On May 25, 2023, in Sackett v. EPA, the United States Supreme Court redefined the scope of the Clean Water Act in defiance of the Act’s text, forty-five years of agency practice, and the Court’s own precedent. The ramifications of Sackett are frightening: at least fifty percent of wetlands in the United States may now be excluded from Clean Water Act jurisdiction. There is no doubt the Clean Water Act, including section 404, however limited it now is, remains critical for environmental protection. Yet Sackett is a wake-up call. Post-Sackett, we must look to other proven models of environmental conservation that use multiple legal tools, not just the Clean Water Act, to protect unique, vulnerable ecosystems. The Indiana Dunes National Park, from its establishment to the present day, is such a model. While the Court’s decision in Sackett may not directly affect wetlands protection within the confines of the Indiana Dunes National Park, the Indiana Dunes National Park is an effective model of using multiple legal tools—leasebacks, the Clean Water Act, and National Park Service unit designation—and citizen-activism to protect a vulnerable environment in close proximity to heavy industry.
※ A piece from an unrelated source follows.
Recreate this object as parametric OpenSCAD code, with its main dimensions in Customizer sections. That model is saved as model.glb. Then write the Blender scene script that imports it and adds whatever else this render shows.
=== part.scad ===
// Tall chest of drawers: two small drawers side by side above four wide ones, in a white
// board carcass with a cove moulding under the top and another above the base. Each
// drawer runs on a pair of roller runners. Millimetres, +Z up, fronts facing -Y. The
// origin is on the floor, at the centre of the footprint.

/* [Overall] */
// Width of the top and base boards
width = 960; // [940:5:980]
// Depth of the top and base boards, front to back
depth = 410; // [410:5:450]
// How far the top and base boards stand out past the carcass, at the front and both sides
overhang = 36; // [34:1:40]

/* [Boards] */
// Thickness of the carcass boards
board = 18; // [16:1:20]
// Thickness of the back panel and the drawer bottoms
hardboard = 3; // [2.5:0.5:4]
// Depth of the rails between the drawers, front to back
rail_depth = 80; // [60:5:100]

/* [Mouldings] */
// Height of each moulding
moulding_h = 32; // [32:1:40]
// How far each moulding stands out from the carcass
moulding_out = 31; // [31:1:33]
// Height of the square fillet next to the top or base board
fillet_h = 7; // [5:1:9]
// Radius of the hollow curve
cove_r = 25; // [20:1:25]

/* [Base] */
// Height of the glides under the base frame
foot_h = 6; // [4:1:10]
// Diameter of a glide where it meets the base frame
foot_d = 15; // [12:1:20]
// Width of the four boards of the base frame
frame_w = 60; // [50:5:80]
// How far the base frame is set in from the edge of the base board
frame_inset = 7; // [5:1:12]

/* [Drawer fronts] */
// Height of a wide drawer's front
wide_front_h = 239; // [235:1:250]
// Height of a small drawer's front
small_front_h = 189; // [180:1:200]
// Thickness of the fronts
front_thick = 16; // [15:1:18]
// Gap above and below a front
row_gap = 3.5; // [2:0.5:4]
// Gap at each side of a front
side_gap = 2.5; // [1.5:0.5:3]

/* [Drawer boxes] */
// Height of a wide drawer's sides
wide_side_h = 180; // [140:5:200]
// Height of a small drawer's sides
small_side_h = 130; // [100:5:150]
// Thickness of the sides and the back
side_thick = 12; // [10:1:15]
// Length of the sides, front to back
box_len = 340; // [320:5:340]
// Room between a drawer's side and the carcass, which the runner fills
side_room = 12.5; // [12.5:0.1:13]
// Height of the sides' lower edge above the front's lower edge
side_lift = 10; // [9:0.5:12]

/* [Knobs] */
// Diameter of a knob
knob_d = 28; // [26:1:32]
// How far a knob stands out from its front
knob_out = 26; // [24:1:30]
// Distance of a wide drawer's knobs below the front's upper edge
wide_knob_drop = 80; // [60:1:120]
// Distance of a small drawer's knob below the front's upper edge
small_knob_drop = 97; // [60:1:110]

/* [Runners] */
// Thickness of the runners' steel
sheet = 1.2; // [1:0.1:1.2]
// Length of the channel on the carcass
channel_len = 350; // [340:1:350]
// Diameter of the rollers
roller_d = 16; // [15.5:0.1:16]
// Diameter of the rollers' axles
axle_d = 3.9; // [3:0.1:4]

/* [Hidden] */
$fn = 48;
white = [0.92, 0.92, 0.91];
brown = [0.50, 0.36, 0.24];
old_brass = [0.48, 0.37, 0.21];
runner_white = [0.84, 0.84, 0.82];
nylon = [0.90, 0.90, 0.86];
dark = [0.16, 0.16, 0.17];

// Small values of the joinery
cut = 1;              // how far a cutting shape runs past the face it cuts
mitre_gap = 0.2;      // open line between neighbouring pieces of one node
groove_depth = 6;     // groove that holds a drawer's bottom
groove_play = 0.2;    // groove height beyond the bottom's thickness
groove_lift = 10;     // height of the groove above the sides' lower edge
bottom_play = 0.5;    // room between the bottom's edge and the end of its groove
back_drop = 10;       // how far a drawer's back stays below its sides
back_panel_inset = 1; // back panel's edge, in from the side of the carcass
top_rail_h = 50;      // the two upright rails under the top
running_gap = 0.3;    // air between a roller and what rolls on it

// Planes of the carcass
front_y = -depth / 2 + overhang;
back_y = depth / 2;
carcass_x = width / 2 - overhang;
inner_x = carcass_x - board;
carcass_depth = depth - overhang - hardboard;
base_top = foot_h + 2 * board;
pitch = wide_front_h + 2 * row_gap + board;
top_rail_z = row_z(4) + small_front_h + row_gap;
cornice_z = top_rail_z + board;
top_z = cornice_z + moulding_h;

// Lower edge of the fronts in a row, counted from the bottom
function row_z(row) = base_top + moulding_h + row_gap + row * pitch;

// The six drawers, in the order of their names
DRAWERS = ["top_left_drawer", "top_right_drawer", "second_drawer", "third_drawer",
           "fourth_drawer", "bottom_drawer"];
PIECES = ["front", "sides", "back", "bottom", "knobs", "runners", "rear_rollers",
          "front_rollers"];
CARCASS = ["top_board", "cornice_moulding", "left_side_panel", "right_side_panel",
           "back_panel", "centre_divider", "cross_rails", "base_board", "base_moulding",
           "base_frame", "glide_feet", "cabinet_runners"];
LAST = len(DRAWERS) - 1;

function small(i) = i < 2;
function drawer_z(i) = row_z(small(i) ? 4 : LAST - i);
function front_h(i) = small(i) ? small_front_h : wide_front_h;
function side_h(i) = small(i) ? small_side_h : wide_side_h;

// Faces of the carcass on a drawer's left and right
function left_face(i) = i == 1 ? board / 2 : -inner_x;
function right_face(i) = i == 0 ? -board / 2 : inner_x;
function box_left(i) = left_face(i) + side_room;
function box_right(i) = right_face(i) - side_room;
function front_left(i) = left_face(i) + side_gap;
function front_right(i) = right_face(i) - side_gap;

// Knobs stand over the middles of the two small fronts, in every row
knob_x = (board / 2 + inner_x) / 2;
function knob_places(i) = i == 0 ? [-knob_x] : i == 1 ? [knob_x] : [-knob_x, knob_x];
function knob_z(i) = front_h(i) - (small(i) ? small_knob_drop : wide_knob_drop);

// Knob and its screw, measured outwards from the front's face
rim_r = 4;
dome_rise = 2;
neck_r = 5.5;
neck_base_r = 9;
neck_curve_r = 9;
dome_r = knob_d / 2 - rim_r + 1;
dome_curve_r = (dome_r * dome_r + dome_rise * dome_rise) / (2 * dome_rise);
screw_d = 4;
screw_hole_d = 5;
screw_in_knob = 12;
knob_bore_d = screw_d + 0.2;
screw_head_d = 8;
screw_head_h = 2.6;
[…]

The Indiana Dunes stretch along Indiana’s forty-five miles of Lake Michigan shoreline. Today, white sand beaches lined with smooth basalt pebbles, two-hundred-foot tall sand dunes moored in place by sharp-bladed marram grass, young forests, old forests, oak savannas, and low-lying bogs, swamps, fens, and marshes jostle for space with steel mills, the Port of Indiana-Burns Harbor, and other industrial development. A scant forty miles from downtown Chicago, the Indiana Dunes have drawn locals, Chicagoans, and tourists for over a century to recreate in Lake Michigan, on the beaches, and amongst the dunes.
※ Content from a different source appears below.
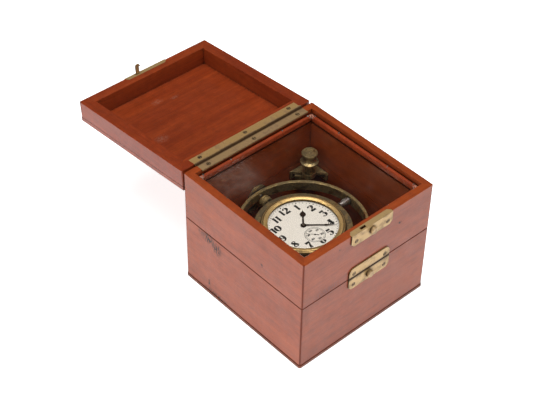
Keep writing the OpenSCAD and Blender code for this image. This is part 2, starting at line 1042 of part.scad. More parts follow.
module hour_hand() {
    color("midnightblue")
        at_gimbal() {
            rotate([0, 0, -hour_angle])
                translate([0, 0, hour_z])
                    difference() {
                        union() {
                            linear_extrude(hand_t)
                                polygon([
                                    [-0.75, 0], [-0.65, 10.2], [-2.2, 11.8], [-2.6, 13.5], [-1.8, 15.2],
                                    [-0.5, 16.6], [0, 18.6], [0.5, 16.6], [1.8, 15.2], [2.6, 13.5],
                                    [2.2, 11.8], [0.65, 10.2], [0.75, 0]
                                ]);
                            cylinder(h = hand_t, r = 2.4);
                        }
                        translate([0, 0, -1])
                            cylinder(h = 3, r = cannon_r);
                    }
            translate([0, 0, plate_top + 0.2])
                difference() {
                    cylinder(h = hour_z + hand_t - plate_top - 0.2, r = cannon_r);
                    translate([0, 0, -1])
                        cylinder(h = 8, r = arbor_r + run_gap);
                }
        }
}

module minute_hand() {
    color("midnightblue")
        at_gimbal()
            rotate([0, 0, -minute_angle])
                translate([0, 0, minute_z])
                    difference() {
                        union() {
                            linear_extrude(0.25)
                                polygon([
                                    [-0.65, 0], [-0.45, 17], [-0.8, 19], [-0.4, 21.5], [0, 28],
                                    [0.4, 21.5], [0.8, 19], [0.45, 17], [0.65, 0]
                                ]);
                            cylinder(h = 0.5, r = 1.7);
                        }
                        translate([0, 0, -1])
                            cylinder(h = 3, r = arbor_r + 0.01);
                    }
}

module seconds_hand() {
    color("midnightblue")
        at_gimbal()
            translate([0, -seconds_y, dial_z + 0.2])
                rotate([0, 0, -seconds_angle])
                    difference() {
                        union() {
                            linear_extrude(0.2)
                                polygon([
                                    [-0.35, -3.4], [-0.15, 0], [-0.1, 7.4], [0.1, 7.4],
                                    [0.15, 0], [0.35, -3.4]
                                ]);
                            cylinder(h = 0.2, r = 0.75, $fn = 32);
                        }
                        translate([0, 0, -1])
                            cylinder(h = 3, r = 0.36, $fn = 32);
                    }
}

// ---------------------------------------------------------------- movement

gear_m = 0.25;           // module of the going train
barrel_m = 0.32;         // module of the barrel and the centre pinion
centre_at = [0, 0];
fourth_at = [0, -seconds_y];
third_reach = gear_m * (64 + 8) / 2;
third_to_fourth = gear_m * (60 + 8) / 2;
third_y = -(seconds_y * seconds_y + third_reach * third_reach - third_to_fourth * third_to_fourth)
    / (2 * seconds_y);
third_at = [-sqrt(third_reach * third_reach - third_y * third_y), third_y];
barrel_at = barrel_m * (80 + 10) / 2 * [cos(50), sin(50)];
escape_at = fourth_at + gear_m * (60 + 6) / 2 * [cos(-20), sin(-20)];
fork_dir = 35;
fork_reach = 5;
balance_reach = 10.2;
fork_at = escape_at + fork_reach * [cos(fork_dir), sin(fork_dir)];
balance_at = escape_at + balance_reach * [cos(fork_dir), sin(fork_dir)];
pillars = [[-22, -6], [-5, 26], [22, 3.5], [-8, -25]];
train_low = 43.5;        // the train plate's two faces
train_top = 45.5;
arbor_low = train_low + 0.3;
arbor_high = plate_top - 0.3;
thin_r = 0.35;           // of the arbors of the fourth wheel and of all that follows it
third_r = 0.5;
barrel_arbor_r = 1.2;
lever_z = 46.8;          // height of the escape wheel's and the fork's undersides
lever_t = 0.8;

// Direction from one arbor to another.
function toward(a, b) = atan2(b[1] - a[1], b[0] - a[0]);

// A toothed disc about the Z axis with a tooth (or, if gap is 1, a gap) pointing along angle.
module gear(teeth, m, h, angle, gap = 0) {
    r = teeth * m / 2;
    rotate([0, 0, angle + gap * 180 / teeth])
        linear_extrude(h)
            polygon([
                for (i = [0 : teeth - 1], side = [0, 1])
                    (side == 0 ? r + 0.35 * m : r - 0.65 * m)
                        * [cos(360 * (i + side / 2) / teeth), sin(360 * (i + side / 2) / teeth)]
            ]);
}

module spoke_windows(r_in, r_out, h, count) {
    for (i = [0 : count - 1])
        rotate([0, 0, 360 * (i + 0.5) / count])
            translate([(r_in + r_out) / 2, 0, -1])
                cylinder(h = h + 2, r = (r_out - r_in) / 2, $fn = 32);
}

// A wheel, its pinion and their arbor, between the two plates unless the ends are given.
module wheel_set(at, teeth, wheel_z, wheel_angle,
                 leaves, pinion_m, pinion_z, pinion_angle, r, low, high) {
    wheel_h = 0.8;
    wheel_r = teeth * gear_m / 2;
    translate([at[0], at[1], 0]) {
        translate([0, 0, low])
            cylinder(h = high - low, r = r, $fn = 32);
        translate([0, 0, wheel_z])
            difference() {
                gear(teeth, gear_m, wheel_h, wheel_angle);
                spoke_windows(1.4, wheel_r - 1, wheel_h, 5);
            }
        translate([0, 0, pinion_z])
            gear(leaves, pinion_m, 1.4, pinion_angle, 1);
    }
}

module main_plate() {
    color("gainsboro")
        at_gimbal()
            difference() {
                translate([0, 0, plate_low])
                    cylinder(h = plate_t, r = plate_r, $fn = 128);
                arbor_holes(plate_low);
                translate([0, 25, stem_z])
                    rotate([-90, 0, 0])
                        cylinder(h = 10, r = 1);
            }
}

// The bearing holes through a plate whose underside is at height z.
module arbor_holes(z) {
    for (hole = [[centre_at, arbor_r], [third_at, third_r], [fourth_at, thin_r], [escape_at, thin_r],
                 [barrel_at, barrel_arbor_r], [balance_at, thin_r]])
        translate([hole[0][0], hole[0][1], z - 1])
            cylinder(h = 6, r = hole[1] + run_gap, $fn = 32);
}

module train_plate() {
    color("gainsboro")
        at_gimbal() {
            difference() {
                translate([0, 0, train_low])
                    cylinder(h = train_top - train_low, r = 28.5, $fn = 128);
                arbor_holes(train_low);
                translate([fork_at[0], fork_at[1], train_low - 1])
                    cylinder(h = 6, r = thin_r + run_gap, $fn = 32);
            }
            for (p = pillars)
                translate([p[0], p[1], train_top - eps])
                    cylinder(h = plate_low - train_top + eps, r = 1.5, $fn = 32);
        }
}

module barrel() {
    color("gold")
        at_gimbal()
            translate([barrel_at[0], barrel_at[1], 0]) {
                difference() {
                    union() {
                        translate([0, 0, 47])
                            cylinder(h = 6.2, r = 12);
                        translate([0, 0, 53])
                            gear(80, barrel_m, 1.2, toward(barrel_at, centre_at));
                    }
                    translate([0, 0, 47.6])
                        cylinder(h = 5.6, r = 11.3);
                }
                translate([0, 0, arbor_low])
                    cylinder(h = arbor_high - arbor_low, r = barrel_arbor_r, $fn = 32);
            }
}

// A flat spiral strip from r0 to r1 about the Z axis.
module spiral(r0, r1, turns, strip_t, h) {
    steps = 24 * turns;
    function at(i, off) =
        let (a = 360 * turns * i / steps, q = r0 + (r1 - r0) * i / steps + off)
            [q * cos(a), q * sin(a)];
    linear_extrude(h)
        polygon(concat(
            [for (i = [0 : steps]) at(i, strip_t / 2)],
            [for (i = [steps : -1 : 0]) at(i, -strip_t / 2)]
        ));
}

module mainspring() {
    color("steelblue")
        at_gimbal()
            translate([barrel_at[0], barrel_at[1], 47.9])
                spiral(1.5, 11, 8, 0.35, 4.8);
}

module centre_wheel() {
    color("gold")
        at_gimbal()
            wheel_set(centre_at, 64, 54.6, toward(centre_at, third_at), 10, barrel_m, 52.9,
                      toward(centre_at, barrel_at), arbor_r, arbor_low, minute_z + 0.4);
}

module third_wheel() {
    color("gold")
        at_gimbal()
            wheel_set(third_at, 60, 51.6, toward(third_at, fourth_at), 8, gear_m, 54.3,
                      toward(third_at, centre_at), third_r, arbor_low, arbor_high);
}

module fourth_wheel() {
    color("gold")
        at_gimbal()
            wheel_set(fourth_at, 60, 49.4, toward(fourth_at, escape_at), 8, gear_m, 51.3,
                      toward(fourth_at, third_at), thin_r, arbor_low, dial_z + 0.35);
}

module escape_wheel() {
    r = 3.6;
    teeth = 15;
    color("gold")
        at_gimbal()
            translate([escape_at[0], escape_at[1], 0]) {
                translate([0, 0, arbor_low])
                    cylinder(h = arbor_high - arbor_low, r = thin_r, $fn = 32);
                translate([0, 0, lever_z])
                    linear_extrude(lever_t)
                        polygon([
                            for (i = [0 : teeth - 1], p = [[2.7, 0], [r, 4], [r, 7], [2.7, 12]])
                                p[0] * [cos(360 * i / teeth + p[1]), sin(360 * i / teeth + p[1])]
                        ]);
                translate([0, 0, 49.1])
                    gear(6, gear_m, 1.4, toward(escape_at, fourth_at), 1);
            }
}

// The lever with its two pallets over the escape wheel and its horns by the balance staff.
module pallet_fork() {
    color("silver")
        at_gimbal()
            translate([escape_at[0], escape_at[1], 0])
                rotate([0, 0, fork_dir]) {
                    translate([fork_reach, 0, arbor_low])
                        cylinder(h = 6, r = thin_r, $fn = 32);
                    translate([0, 0, lever_z])
                        linear_extrude(lever_t)
                            polygon([
                                [fork_reach + 0.9, 0.5], [fork_reach + 3.2, 0.3], [fork_reach + 3.9, 0.8],
                                [fork_reach + 4.1, 0.6], [fork_reach + 3.5, 0], [fork_reach + 4.1, -0.6],
                                [fork_reach + 3.9, -0.8], [fork_reach + 3.2, -0.3],
                                [fork_reach + 0.9, -0.5],
                                [fork_reach - 0.6, -2.6], [2.6, -3.6], [2.3, -3.3], [4.1, -1.5],
                                [4.1, 1.5], [2.3, 3.3], [2.6, 3.6], [fork_reach - 0.6, 2.6]
                            ]);
                }
}

module balance_wheel() {
    rim_r = 7;
    color("gold")
        at_gimbal()
            translate([balance_at[0], balance_at[1], 0]) {
                translate([0, 0, arbor_low])
                    cylinder(h = arbor_high - arbor_low, r = thin_r, $fn = 32);
                translate([0, 0, 50.5]) {
                    difference() {
                        cylinder(h = 1.2, r = rim_r);
                        translate([0, 0, -1])
                            cylinder(h = 4, r = rim_r - 0.8);
                    }
                    translate([-rim_r + 0.4, -0.5, 0])
                        cube([2 * rim_r - 0.8, 1, 0.6]);
                    cylinder(h = 1, r = 1.2, $fn = 32);
                }
                translate([0, 0, 48.1])
                    cylinder(h = 0.6, r = 1.8, $fn = 32);
                rotate([0, 0, fork_dir + 180])
                    translate([1.4, 0, 47.75])
                        cylinder(h = 0.6, r = 0.2, $fn = 16);
            }
}

module hairspring() {
    color("steelblue")
        at_gimbal()
            translate([balance_at[0], balance_at[1], 53])
                spiral(0.6, 3.8, 7, 0.12, 0.4);
}

// The fluted crown on the end of the winding stem.
module winding_crown() {
    flutes = 30;
    color("darkkhaki")
        at_gimbal()
            translate([0, 0, stem_z])
                rotate([-90, 0, 0])
                    difference() {
                        union() {
                            translate([0, 0, 26])
                                cylinder(h = 19, r = 0.9, $fn = 32);
                            translate([0, 0, 43.2])
                                cylinder(h = 0.7, r1 = crown_r - 0.7, r2 = crown_r);
                            translate([0, 0, 43.9])
                                cylinder(h = 4.6, r = crown_r);
                            translate([0, 0, 48.5])
                                cylinder(h = 0.8, r1 = crown_r, r2 = crown_r - 0.8);
                        }
                        for (i = [0 : flutes - 1])
                            rotate([0, 0, 360 * i / flutes])
                                translate([crown_r + 0.12, 0, 43.9])
                                    cylinder(h = 6, r = 0.35, $fn = 8);
                    }
}

base_panel();
bottom_front_board();
bottom_right_board();
bottom_back_board();
bottom_left_board();
middle_front_board();
middle_right_board();
middle_back_board();
middle_left_board();
glass_pane();
glass_beads();
bead_pins();
lid_front_board();
lid_right_board();
lid_back_board();
lid_left_board();
lid_top_panel();
lid_hinge_case_leaf();
lid_hinge_lid_leaf();
lid_hinge_pin();
tier_hinge_bottom_leaf();
tier_hinge_middle_leaf();
tier_hinge_pin();
bottom_screws();
middle_screws();
lid_screws();
lid_hook_plate();
lid_catch_plate();
lid_catch_button();
lid_catch_spring();
tier_hook_plate();
tier_catch_plate();
tier_catch_button();
tier_catch_spring();
gimbal_brackets();
bracket_screws();
ring_pivots();
gimbal_ring();
bowl_trunnions();
lock_bracket();
gimbal_lock();
bowl();
bezel();
crystal();
dial();
hour_hand();
minute_hand();
seconds_hand();
main_plate();
train_plate();
barrel();
mainspring();
centre_wheel();
third_wheel();
fourth_wheel();
escape_wheel();
pallet_fork();
balance_wheel();
hairspring();
winding_crown();
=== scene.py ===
"""Looks, light and camera of a marine chronometer in its three-tier wooden box."""

import json
import math

import bpy
from mathutils import Matrix, Vector

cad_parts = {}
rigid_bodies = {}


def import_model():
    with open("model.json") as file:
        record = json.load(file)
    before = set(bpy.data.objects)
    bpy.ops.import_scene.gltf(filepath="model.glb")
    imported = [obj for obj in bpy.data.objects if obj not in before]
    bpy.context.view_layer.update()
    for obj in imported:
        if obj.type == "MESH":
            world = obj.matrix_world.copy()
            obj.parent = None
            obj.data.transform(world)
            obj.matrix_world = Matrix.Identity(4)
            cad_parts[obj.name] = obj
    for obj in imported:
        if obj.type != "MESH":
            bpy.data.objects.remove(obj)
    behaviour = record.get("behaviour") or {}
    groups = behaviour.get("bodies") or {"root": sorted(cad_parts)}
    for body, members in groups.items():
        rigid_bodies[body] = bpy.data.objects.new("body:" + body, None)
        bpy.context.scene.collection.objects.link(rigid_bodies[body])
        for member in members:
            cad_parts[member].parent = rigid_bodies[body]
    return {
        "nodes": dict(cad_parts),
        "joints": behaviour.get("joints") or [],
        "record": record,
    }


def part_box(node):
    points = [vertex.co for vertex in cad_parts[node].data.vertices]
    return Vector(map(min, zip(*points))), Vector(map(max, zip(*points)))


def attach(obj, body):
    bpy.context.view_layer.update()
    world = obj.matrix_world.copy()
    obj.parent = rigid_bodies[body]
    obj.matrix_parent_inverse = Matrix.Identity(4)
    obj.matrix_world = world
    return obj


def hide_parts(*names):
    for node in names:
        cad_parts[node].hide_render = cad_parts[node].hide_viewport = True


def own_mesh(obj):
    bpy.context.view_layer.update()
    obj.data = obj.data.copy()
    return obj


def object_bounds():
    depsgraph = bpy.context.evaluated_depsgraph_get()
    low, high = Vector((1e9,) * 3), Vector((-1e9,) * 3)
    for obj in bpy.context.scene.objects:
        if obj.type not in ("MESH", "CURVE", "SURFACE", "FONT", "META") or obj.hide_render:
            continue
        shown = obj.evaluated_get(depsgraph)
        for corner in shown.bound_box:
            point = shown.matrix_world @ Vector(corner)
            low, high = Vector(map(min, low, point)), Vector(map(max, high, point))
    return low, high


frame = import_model()
cad_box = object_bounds()

MM = 0.001

# ---------------------------------------------------------------- shader helper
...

So, too, have the Indiana Dunes drawn industrial development. Various industries sand-mined the dunes—literally removing individual sand dunes—from the 1850s to the early 1950s. Industrial ports along Lake Michigan’s southern shore received iron ore mined on Minnesota’s Iron Range, and steel mills in Illinois and northwest Indiana alike processed the ore. This industrial development leveled the sand dunes; polluted Lake Michigan and adjacent waterways; introduced invasive species into the Great Lakes; and fed the greater Chicagoland area’s massive population, economic, and cultural growth. Quite simply, the United States would not exist in its current form without this industrial and cultural development, yet this very development nearly destroyed the unique Indiana dunes ecosystem and endangered public health. Local activists and residents saw the region approaching a tipping point and stepped up to protect the remaining Indiana dunes ecosystem, even at the expense of their own property rights.
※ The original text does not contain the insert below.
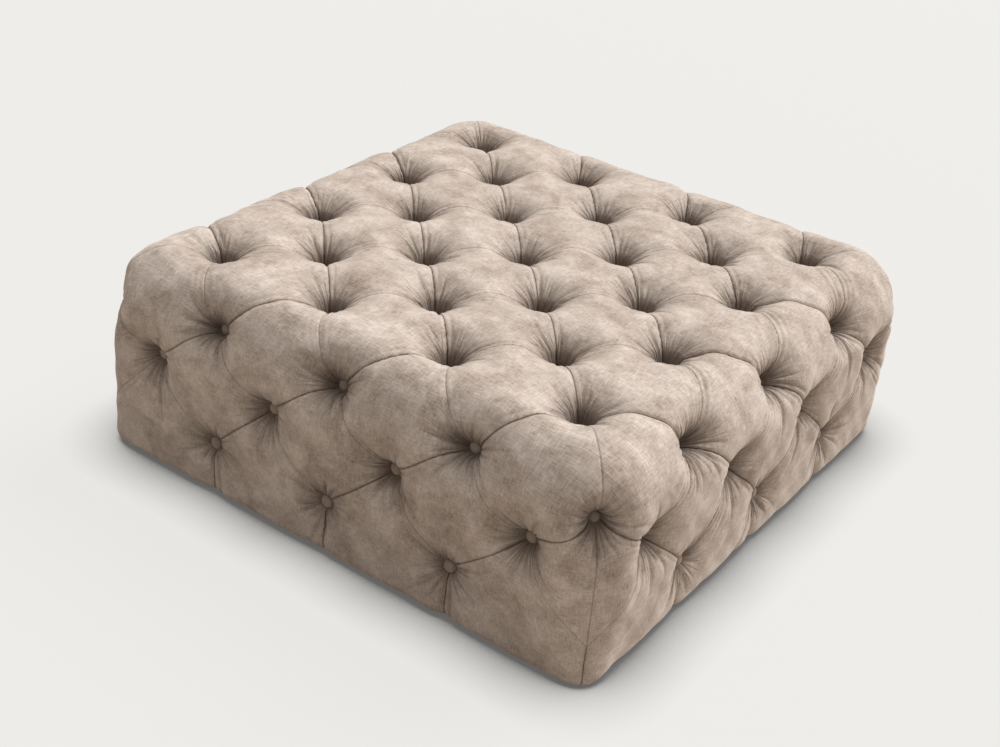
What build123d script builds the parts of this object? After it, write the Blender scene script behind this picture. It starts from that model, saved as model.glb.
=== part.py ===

Their advocacy led Congress to create the Indiana Dunes National Lakeshore in 1966 expressly to preserve this unique environment. Because the land designated to become the Lakeshore was a mix of industrial private property and individually owned private property, Congress established a leaseback program in line with contemporaneous National Park Service land acquisition policy. Under the leaseback program, individuals whose property was within the Lakeshore’s boundaries, and therefore designated to be acquired by the Department of the Interior, could retain the right of use and occupancy for a twenty-five-year period. But the conservation efforts did not stop there, and neither did industrial encroachment. Residents of the Edgewater community—not included within the 1966 Lakeshore boundaries—on the far western edge of Porter County went so far as to lobby for their own community to be included in the 1976 expansion, knowing inclusion meant they would only have another twenty-five years in their own homes. Such was the dedication to conserving the Dunes and the desperation to stop additional industrial development. To be clear: Edgewater residents knowingly and willingly deprived themselves of their own private property rights to protect the Dunes and curtail the area’s continued industrial degradation.
The Indiana Dunes National Park now stretches along fifteen miles, or fully one-third, of Indiana’s Lake Michigan shoreline. Spanning some 15,000 acres, the Indiana Dunes National Park is the fifth most biodiverse national park in the United States. While the Indiana Dunes are, strictly speaking, land, the sand dunes themselves only exist because of water—they are the remnants of previous Lake Michigan shorelines from thousands of years ago. The entire dune ecosystem, from waterline through wetland through oak savanna, developed from and, indeed, relies upon interconnected waterflows within this environment. The towering sand dunes shelter extensive interdunal wetlands, and these wetland-sheltering sand dunes ease into sandy beaches along Lake Michigan. While the Park’s designation as a National Park Service unit protects the land and water within the Park’s boundaries, the Clean Water Act and other federal environmental statutes play a crucial role in protecting the water-based ecosystem within the Park by regulating water pollution in adjacent waterways.